Teacher fired over Sandy Hook

The ultimate exemplification of the Holder/Obama gun-control/mental health agenda is the recent firing of a high school English teacher, Adam Heller, who had an exemplary record, but who incurred the wrath of the School Superintendent, Jere Hochman, who concluded he suffered from “mental illness” for believing the government was involved in Sandy Hook:

“Due to an apparent mental illness, it would create an undue risk to the safety of the students and faculty of the Bedford Central School District if you were permitted to return to your duties,” wrote Hochman.

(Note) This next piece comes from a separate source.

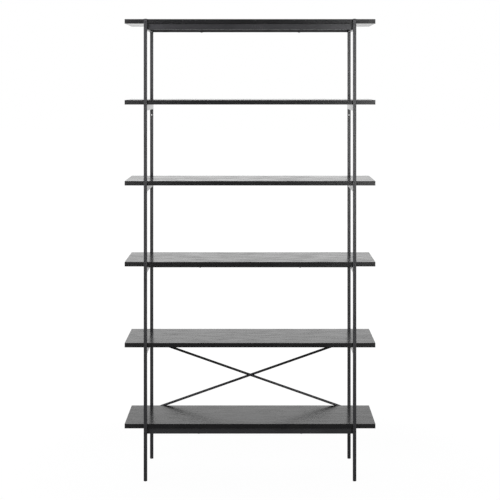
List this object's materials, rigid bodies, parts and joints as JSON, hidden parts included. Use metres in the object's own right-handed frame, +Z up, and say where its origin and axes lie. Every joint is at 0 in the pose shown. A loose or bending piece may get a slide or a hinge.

According to court documents, Heller, a Pound Ridge, New York resident, acquired a Russian military rifle on Dec. 14, 2012, the day Adam Lanza gunned down 20 elementary school children and six adults at the Sandy Hook school in Newtown, Connecticut.

That same month, Heller began having online conversations with Georgia O’Connor, described in court documents as a “medium,” about government conspiracies.

During these conversations, Heller expressed “concerns about government power and corruption, including the potential use by the government of technology to effect weather patterns and nationwide conspiracies,” according to court documents.

USA TODAY reports that O’Connor, with whom he had exchanged some 540 emails, became concerned about his well-being and contacted the FBI, which in turn contacted Bedford Police Chief William Hayes, who subsequently confronted Heller but with whom Heller was cooperative and cordial.

The evidence does not appear to support the decision to terminate Heller’s position as a tenured teacher at Fox Lane High School in Westchester County, New York, among the nation’s wealthiest counties. Consider, for example,  the result of a mental health investigation, which was reported in a lengthy article about this case:

Give a clean bill of health

Heller was charged with misconduct, conduct unbecoming of a teacher and incompetence due to mental illness. But, while his beliefs about Sandy Hook may not be shared by others in the school system, his conclusion the government was involved appears to be justifiable based upon the available evidence.

His attorney, Michael Sussman, has filed suit on behalf of Adam, contending that the decision to fire him should be vacated because of the decision maker’s “evident partiality” and the imposed penalty “is not proportionate and is otherwise arbitrary and capricious”. He seems to have a point.

Thought control is the new standard

One of the more intriguing aspects of this case is that, while USA TODAY claims that the initial notification came from O’Connor to the FBI, she denies that she provided any such information about her private email exchanges with Heller. Officials have been unwilling to be more specific, but I strongly suspect that they came from the NSA’s surveillance.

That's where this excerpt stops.